*To do*
Quote the entries that follow exactly, leaving none out.

*Records for this exercise*
▼
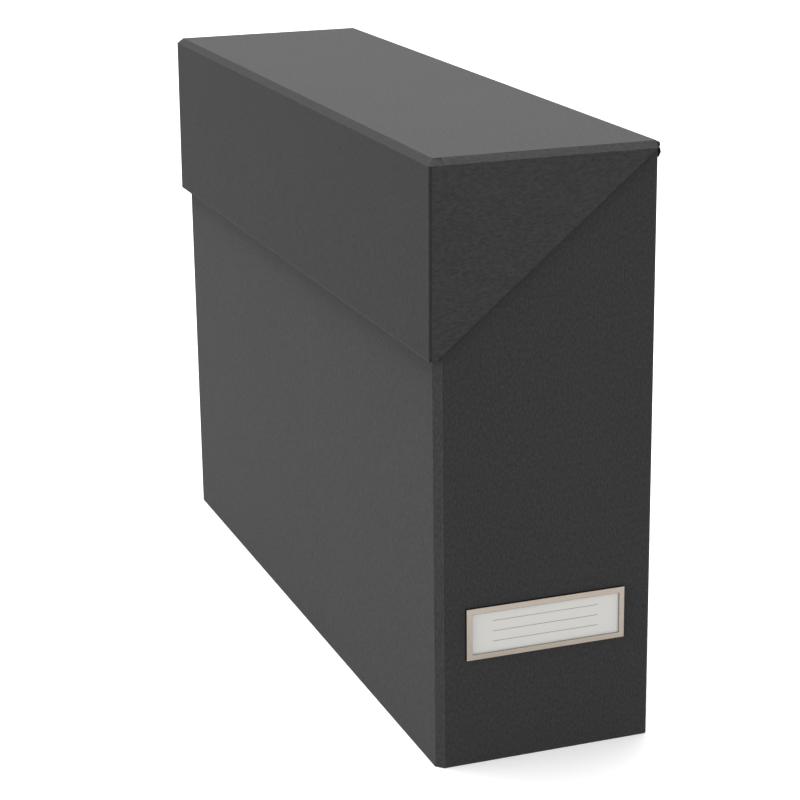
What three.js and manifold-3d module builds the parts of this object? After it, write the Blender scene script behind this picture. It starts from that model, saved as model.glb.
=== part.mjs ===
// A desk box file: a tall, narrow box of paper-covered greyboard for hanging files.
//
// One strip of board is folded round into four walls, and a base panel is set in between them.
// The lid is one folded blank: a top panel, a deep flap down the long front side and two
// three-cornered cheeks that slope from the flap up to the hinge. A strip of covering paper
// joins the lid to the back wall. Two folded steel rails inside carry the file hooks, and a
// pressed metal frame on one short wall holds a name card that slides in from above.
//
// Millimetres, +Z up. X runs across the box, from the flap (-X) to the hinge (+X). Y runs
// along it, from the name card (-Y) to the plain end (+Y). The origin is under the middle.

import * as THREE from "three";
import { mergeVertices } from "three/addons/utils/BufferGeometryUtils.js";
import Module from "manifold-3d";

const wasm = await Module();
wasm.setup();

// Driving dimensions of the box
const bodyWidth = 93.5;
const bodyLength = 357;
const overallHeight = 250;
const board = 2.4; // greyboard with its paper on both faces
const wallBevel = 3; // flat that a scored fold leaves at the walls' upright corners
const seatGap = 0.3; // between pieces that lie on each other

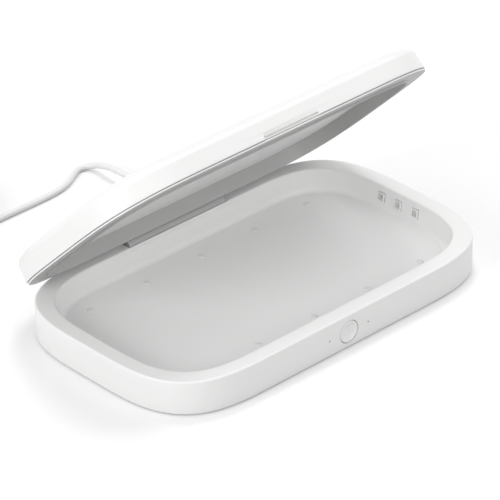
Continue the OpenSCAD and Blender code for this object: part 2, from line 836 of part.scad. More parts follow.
▲
*Finished task*
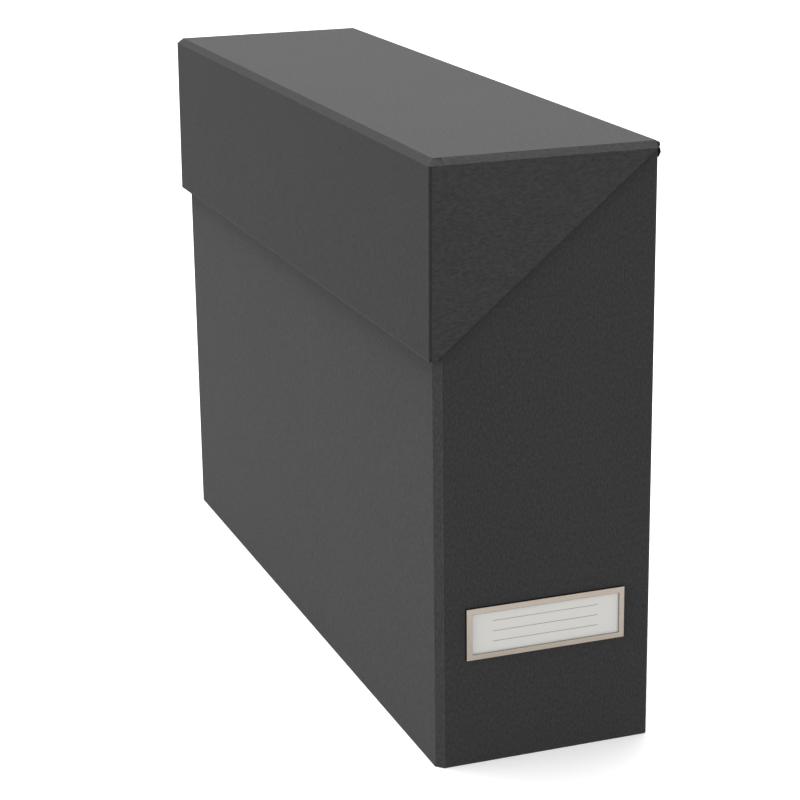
What three.js and manifold-3d module builds the parts of this object? After it, write the Blender scene script behind this picture. It starts from that model, saved as model.glb.
=== part.mjs ===
// A desk box file: a tall, narrow box of paper-covered greyboard for hanging files.
//
// One strip of board is folded round into four walls, and a base panel is set in between them.
// The lid is one folded blank: a top panel, a deep flap down the long front side and two
// three-cornered cheeks that slope from the flap up to the hinge. A strip of covering paper
// joins the lid to the back wall. Two folded steel rails inside carry the file hooks, and a
// pressed metal frame on one short wall holds a name card that slides in from above.
//
// Millimetres, +Z up. X runs across the box, from the flap (-X) to the hinge (+X). Y runs
// along it, from the name card (-Y) to the plain end (+Y). The origin is under the middle.

import * as THREE from "three";
import { mergeVertices } from "three/addons/utils/BufferGeometryUtils.js";
import Module from "manifold-3d";

const wasm = await Module();
wasm.setup();

// Driving dimensions of the box
const bodyWidth = 93.5;
const bodyLength = 357;
const overallHeight = 250;
const board = 2.4; // greyboard with its paper on both faces
const wallBevel = 3; // flat that a scored fold leaves at the walls' upright corners
const seatGap = 0.3; // between pieces that lie on each other

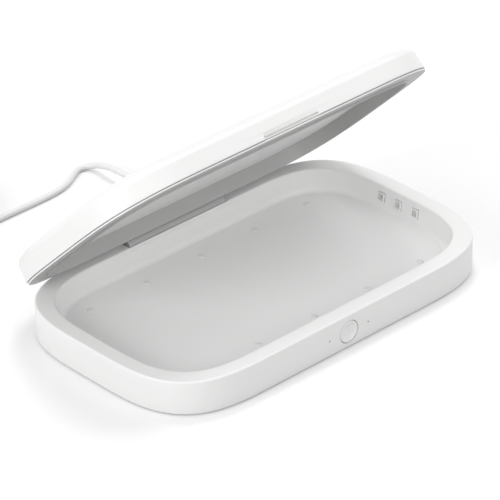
Continue the OpenSCAD and Blender code for this object: part 2, from line 836 of part.scad. More parts follow.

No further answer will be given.